We joined a lovely boat tour (boat rides are amazing in the desert!) and went out to sea and encountered penguins, boobies, sea lions, pelicans, and many other birds. If you have any fear of the Hitchcock movie, I highly recommend you never come here.

Chavín de Huántar

Bonnie by Mary and Jesus
Bonnie and I experienced the WORST tour ever in Huaraz, a beautiful city tucked in the Cordilleras of the Andes, but the tour itself wasted an entire day and only allowed us an hour at a gorgeous laguna (the guide, Hitler, seemed to think that we needed to visit random statues of Jesus and Mary and spend 20 minutes in even more random towns...followed by a stop for supper at an expensive restaraunt, far away from other economical choices).

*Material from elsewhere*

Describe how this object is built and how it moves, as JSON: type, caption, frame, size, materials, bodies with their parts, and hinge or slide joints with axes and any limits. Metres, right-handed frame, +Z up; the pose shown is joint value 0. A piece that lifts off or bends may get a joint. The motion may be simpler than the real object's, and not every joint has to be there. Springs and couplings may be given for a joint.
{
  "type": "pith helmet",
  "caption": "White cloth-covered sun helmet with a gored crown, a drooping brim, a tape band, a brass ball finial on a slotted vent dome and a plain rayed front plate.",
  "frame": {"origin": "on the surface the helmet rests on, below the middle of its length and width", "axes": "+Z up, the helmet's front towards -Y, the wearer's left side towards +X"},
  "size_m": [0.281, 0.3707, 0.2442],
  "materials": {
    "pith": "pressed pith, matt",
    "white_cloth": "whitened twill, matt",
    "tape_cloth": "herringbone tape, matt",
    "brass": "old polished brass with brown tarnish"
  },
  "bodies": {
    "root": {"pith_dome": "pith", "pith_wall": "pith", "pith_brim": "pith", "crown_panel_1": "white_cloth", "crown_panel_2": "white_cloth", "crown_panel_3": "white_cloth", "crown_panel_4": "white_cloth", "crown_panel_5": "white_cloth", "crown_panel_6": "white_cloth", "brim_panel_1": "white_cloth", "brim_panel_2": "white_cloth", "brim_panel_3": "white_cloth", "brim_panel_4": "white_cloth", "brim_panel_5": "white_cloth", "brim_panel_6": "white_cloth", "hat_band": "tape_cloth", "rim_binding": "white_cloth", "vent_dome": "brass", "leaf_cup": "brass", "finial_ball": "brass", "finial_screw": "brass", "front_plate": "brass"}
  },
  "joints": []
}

In the land of the giants, complete with huts like Puddleglum's

So, we did our own tour in Chavín. On the way to this small pueblo, we encountered Narnia...No joke, if you have read The Silver Prince or seen the BBC episodes, we found the land of the giants. It was beautiful.

The vigilant guard


We went to some BC ruins of the Chavín indigenous people, and were closely watched by a guard the entire time, who was crouched on top of a small cabin atop a hill in the middle of the site. I waved to him to be fecitious, and he appeared startled. But he didn´t fall, and we commensed to have a picnic before he decided we needed help finding a table in the picnic area.


The ruins were actually interesting and we went into some underground chambers that were a little creepy and very Indiana Jones-ish. We even saw an incredible artifact, a sculpture in great shape, lighted to seem hypnotic.

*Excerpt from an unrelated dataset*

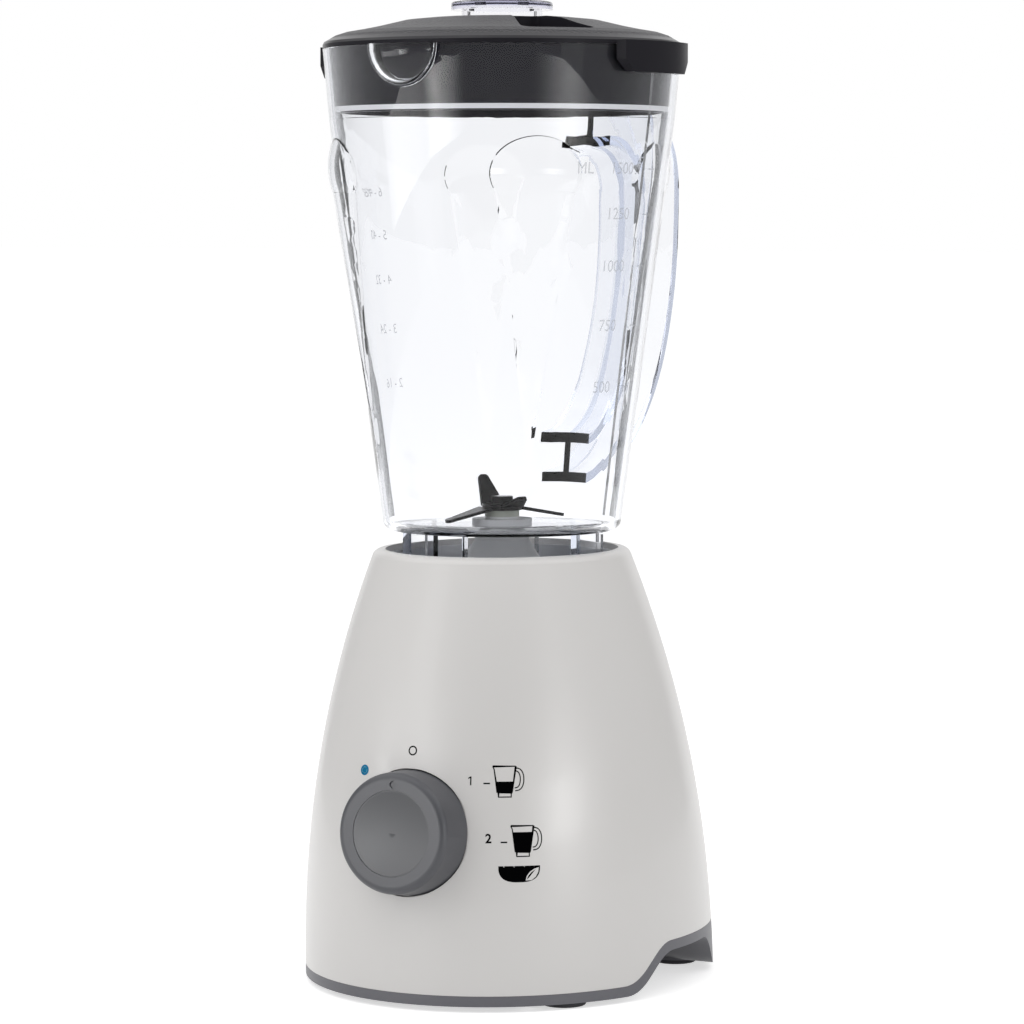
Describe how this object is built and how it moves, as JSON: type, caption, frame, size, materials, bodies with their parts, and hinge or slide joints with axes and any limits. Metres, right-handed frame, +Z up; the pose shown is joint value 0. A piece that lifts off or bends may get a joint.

Me with the weird sculpture, straight from Indiana Jones

Thursday, February 3, 2011

Peruvian Blog Posts/Facebook Statuses That Likely Won't Happen

(as per Blanca and me)


1. So many ways to die here...

2. Are we in Iraq?

3. Scarred for life. You may ask one year from now.

4. What kind of tour guide our you, Frijolero? Hitler?

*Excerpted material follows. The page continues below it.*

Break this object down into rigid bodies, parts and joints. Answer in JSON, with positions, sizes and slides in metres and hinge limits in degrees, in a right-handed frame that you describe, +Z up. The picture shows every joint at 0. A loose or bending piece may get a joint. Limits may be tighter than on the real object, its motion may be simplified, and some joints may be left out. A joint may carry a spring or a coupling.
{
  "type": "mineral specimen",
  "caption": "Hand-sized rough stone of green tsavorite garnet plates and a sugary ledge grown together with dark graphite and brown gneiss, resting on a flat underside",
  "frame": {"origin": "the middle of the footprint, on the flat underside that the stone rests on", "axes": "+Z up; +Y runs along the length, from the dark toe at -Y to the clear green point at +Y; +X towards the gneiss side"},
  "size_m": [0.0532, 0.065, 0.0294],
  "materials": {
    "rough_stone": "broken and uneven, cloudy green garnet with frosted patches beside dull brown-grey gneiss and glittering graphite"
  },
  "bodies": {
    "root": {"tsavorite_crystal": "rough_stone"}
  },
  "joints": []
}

5. Public urination in broad daylight, skinny dipping in the same daylight, garbage strewn around the beach... God bless Peru.
Bonnie and I had front seat view of being way too close to a semi...That had seemingly unsecured doors.

Huanchaco

We hurriedly hopped a bus from Zorritos and went for a looooong ride to Trujillo, where we met up with local, David, and went to the nearby beachtown of Huanchaco to spend a couple of nights.

This beach was much more touristy, more chill, cleaner, and less offensive than that of Zorritos.
We sunburned a bit (Peruvian coastal line is basically desert), and did some sight seeing at Huaca de la luna, an impressive pre-columbian dig with Moche Indian art (including original colors) still visible. Our favorite is the angry looking god depiction... It's supposed to have combinations of feline/tarantula/scorpion in its not-so-happy face.
When telling people where we were going, I repeatedly said "Vamos a la luna" because I couldn't remember the word "Huacas." Thus, over and over again I (in English) said, "We're going to the moon."

Why not?




Zorritos


After the horrendous border crossing between Peru and Ecuador, we got off the bus at a little beach town, Zorritos.

There was a power outage at 7pm, which wouldn't have been terrible had we not walked a half hour away from the hostel in search of supper. After the street lights went out our pepper sprays were unlocked and ready to go. We ate avocado on bread for a delicious supper in our hostel.

Welcome to the third world.

The next day we realized how dirty the was, witnessed a used pad on the beach, saw too much of several local men, got beaten up by waves (but don't worry, we had our floaties), hung out with soe flamboyant Ecuadorians, went on to cook conger eel for supper with a local, and completed the strange day with a bonfire.

I'm still not sure if it was vale la pena.


Ecuador Blog Titles/Facebook Statuses That Never Happened

(as per Bonnie and me)




1. Aventuras de Blanca [Bonnie] and Mega Queso [me]


2. I'm not positive, but I'm pretty sure the (tasty) mystery meat I just ate was coy [guinea pig]


3. I think I just accidentally participated in a pagan ritual of Pacha Mama [mother earth]


4. Life in Ecuador is a mix between the Sound of Music and Indiana Jones.



5. I do not have any children, yes I'm single, and no - we're not lesbians.